In 1909, when he was eighty, he was sued by Harold Hill, a lithographer, whose eight-year-old son was at the edge of a crowd of people watching the cleansing department hose the street when he was jostled against the tenement’s railings, one of which was missing.

The boy fell through the gap to the basement area below, sustaining injuries for which Harold sought £250 recompense. Pointing out that he was not entirely to blame, as he was not the sole owner of the tenement’s railings, John offered £55, which Harold accepted.

A close examination of the railings in June 2023 revealed none missing.

1865—Mr Bennett, who borrowed a copy of Nicholas Nickleby from Mr Porters’ circulating library on Howe Street and failed to return it. The library made inquiries at the tenement only to find that he had left his flat, taking with him all his possessions, and their book.

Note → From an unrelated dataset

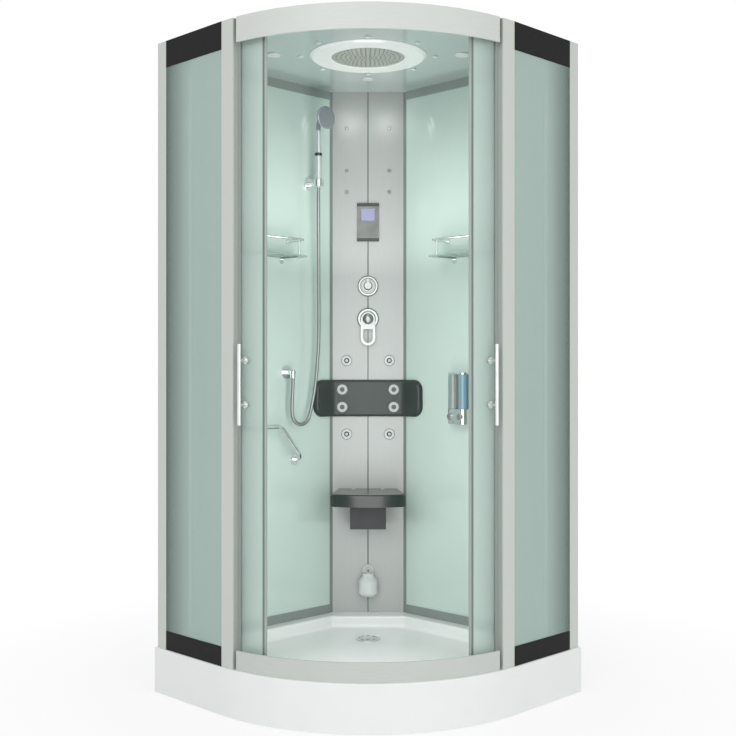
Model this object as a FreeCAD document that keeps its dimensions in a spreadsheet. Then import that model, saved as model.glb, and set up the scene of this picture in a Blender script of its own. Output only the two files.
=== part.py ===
import FreeCAD, Part

import math
import os
import re

import Sketcher
from FreeCAD import Placement, Rotation, Vector

# Steam shower cabin: a quarter-round cabin for a room corner, with two curved sliding doors.
# Millimetres, +Z up. The origin is the middle of the bounding box's underside. +Y points to the
# wall corner and -Y to the doors. At rest both doors stand open, the seat is down, the hand
# shower hangs in its bracket and the lever is shut.

SIZES = (
    # tray and cabin
    ("side", 1000),
    ("flat", 350),
    ("tray_height", 150),
    ("cabin_height", 2000),
    ("tray_skin", 5),
    ("rim_drop", 34),
    ("rim_wall", 78),
    ("rim_front", 90),
    ("rim_rear", 68),
    ("basin_corner", 120),
    ("tray_floor", 107),
    ("floor_board", 12),
    ("apron_skin", 4),
    ("apron_lift", 3),
    ("drain_y", 178),
    ("drain_hole", 43),
    ("drain_cover_radius", 45.5),
    ("drain_spigot", 20),
    ("spigot_length", 50),
    ("dish_mouth", 120),
    ("drain_axis", 44),
    ("frame_bar", 25),
    ("frame_skin", 2),
    ("frame_edge", 45),
    ("cross_bar_x", 150),
    ("foot_radius", 25),
    # glass walls and frame
    ("frame_inset", 7.5),
    ("profile_skin", 2),
    ("glass", 5),
    ("wall_inset", 29),
    ("wall_glass", 6),
    ("wall_rail", 32),
    ("wall_rail_depth", 14),
    ("wall_rail_proud", 4),
    ("profile_side", 47),
    ("profile_wall", 30),
    ("post_angle", 4.8),
    ("post_depth", 26.5),
    ("post_lip", 0.8),
    ("lip_skin", 4),
    ("rail_gap", 1.3),
    ("rail_skin", 6),
    ("top_rail_height", 78),
    ("bottom_rail_height", 60),
    ("side_rail_depth", 16.5),
    ("roof_skin", 4),
    ("roof_depth", 30),
    ("roof_gap", 6.2),
    ("dish_rim", 87),
    ("dish_wall", 19),
    ("cove", 16),
    # door track and doors
    ("door_inset", 38),
    ("door_tail", 49.57),
    ("door_angle", 44),
    ("hanger_angle", 5.5),
    ("seal_angle", 0.95),
    ("door_bottom", 172),
    ("door_drop", 40),
    ("track_over", 0.6),
    ("track_inset", 30),
    ("track_lip", 46),
    ("track_skin", 4),
    ("wheel_radius", 12),
    ("wheel_width", 12),
    ("axle", 4),
    ("bolt", 4),
    ("bolt_head", 3),
    ("guide_inset", 13),
    ("handle_reach", 31),
    ("handle_bar", 6),
    ("handle_low", 900),
    ("handle_tall", 248),
    ("handle_angle", 7.3),
    # column
    ("column_half", 137),
    ("sheet", 3),
    ("edge_strip", 3),
    ("seam", 5.6),
    ("pipe", 7),
    ("pipe_back", 24.5),
    ("jet_x", 80.5),
    ("jet_low", 825),
    ("jet_high", 1103),
    ("micro_drop", 167),
    ("socket", 20),
    ("ball", 10.2),
    ("panel_half", 41.5),
    ("panel_low", 1554),
    ("panel_tall", 144),
    ("display_half", 25),
    ("display_low", 1632),
    ("display_tall", 45),
    ("diverter_z", 1385),
    ("diverter_ring", 39.5),
    ("mixer_z", 1261),
    ("mixer_ring", 41.5),
    ("inlet_x", 50),
    ("inlet_radius", 10.48),
    ("inlet_length", 15),
    ("spindle", 5),
    ("hub_radius", 20),
    ("lever_half", 27.5),
    ("lever_drop", 101),
    ("back_z", 961),
    ("back_tall", 139),
    ("back_thick", 20),
    ("back_wing", 93),
    ("massage_x", 97),
    ("massage_dz", 33),
    ("seat_top", 620),
    ("seat_thick", 45),
    ("seat_front", 271),
    ("seat_rear", 230),
    ("seat_reach", 238),
    ("seat_gap", 12),
    ("hinge_out", 30),
    ("hinge_pin", 5),
    ("bracket_half", 66),
    ("bracket_low", 483),
    ("bracket_out", 137),
    ("steam_z", 308),
    ("cup_radius", 36),
    ("cup_low", 222),
    ("cup_tall", 84),
    ("cup_neck", 15),
    # roof fittings
    ("shower_y", -97),
    ("ring_outer", 196),
    ("ring_inner", 121.5),
    ("ring_depth", 8),
    ("nozzle_circle", 225),
    ("lamp_x", 315),
    ("lamp_y", -115),
    ("speaker_y", 197),
    # wall fittings
    ("shelf_start", 400),
    ("shelf_end", 650),
    ("shelf_depth", 110),
    ("shelf_z", 1474),
    ("shelf_glass", 6),
    ("shelf_rail_z", 1535),
    ("grab_radius", 8),
    ("soap_t", 487),
    ("soap_tank", 20.5),
    ("soap_apart", 46),
    ("soap_out", 27),
    ("soap_skin", 2),
    ("soap_low", 928),
    ("soap_tall", 124),
    ("soap_foot", 54),
    ("soap_plate", 5),
    ("hand_t", 312),
    ("hand_out", 54),
    ("hand_z", 1737),
    ("holder_up", 18),
    ("handle_seat", 11),
    ("handle_grip", 13),
    ("grip_up", 128),
    ("neck_up", 165),
    ("neck_radius", 8.5),
    ("neck_bend", 22),
    ("head_up", 253),
    ("head_out", 99),
    ("head_thick", 22),
    ("head_radius", 42),
    ("outlet_t", 424.5),
    ("outlet_z", 1060),
    ("hose_radius", 6.5),
)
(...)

1847—Peter McLay, a grocer, whose son Walter died at the age of six. His daughter Mary, born with a weak heart, was four at the time. She never thrived, suffered from dropsy all her life, and died in 1861, aged eighteen. Peter sold the flat the very next month.

(The McLays lived (and died) in the top floor flat, whose current resident kindly invited me into the stair and back green to look around when he noticed me taking an unusual interest in his property.)

The tenement was built on the grounds of the old mansion of Patriot Hall, with its “stable, hayloft, poultry yard, kitchen garden and park with fine wall-fruit, espaliers and shade trees”, which survived a few decades more, its grounds gradually sold off for housing until it, too, was lost.

It was replaced by the Patriot Hall Buildings, “43 Houses for the Working Classes, with the advantage of a large drying green.” The building remains, but the working classes seem to have gone, and the green has been tarmacked over to provide parking for nine private cars.